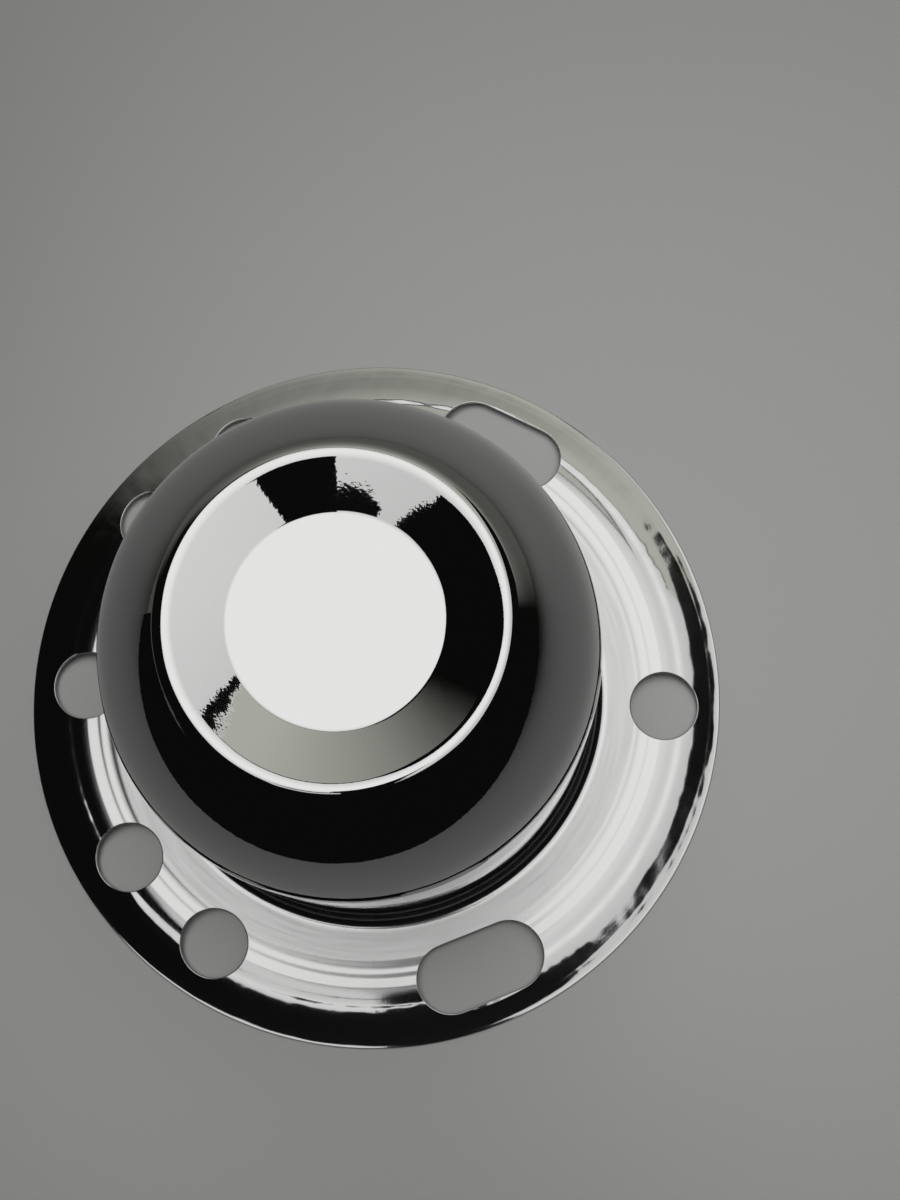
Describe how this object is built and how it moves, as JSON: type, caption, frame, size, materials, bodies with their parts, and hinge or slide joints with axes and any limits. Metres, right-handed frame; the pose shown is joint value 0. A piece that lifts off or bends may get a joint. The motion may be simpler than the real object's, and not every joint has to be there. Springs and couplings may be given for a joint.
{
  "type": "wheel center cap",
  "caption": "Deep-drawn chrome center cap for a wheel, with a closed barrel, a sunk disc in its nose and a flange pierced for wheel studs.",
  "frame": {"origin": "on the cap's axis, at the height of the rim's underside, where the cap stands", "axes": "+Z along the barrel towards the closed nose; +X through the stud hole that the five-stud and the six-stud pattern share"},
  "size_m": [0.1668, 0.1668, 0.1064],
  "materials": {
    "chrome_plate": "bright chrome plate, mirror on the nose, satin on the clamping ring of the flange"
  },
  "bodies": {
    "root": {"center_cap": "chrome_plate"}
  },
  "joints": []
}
·····
AIM OF THE TASK: From the listing above, report the number of lines containing the string "that", without any accompanying remarks.

SOLVED PROBLEM: 2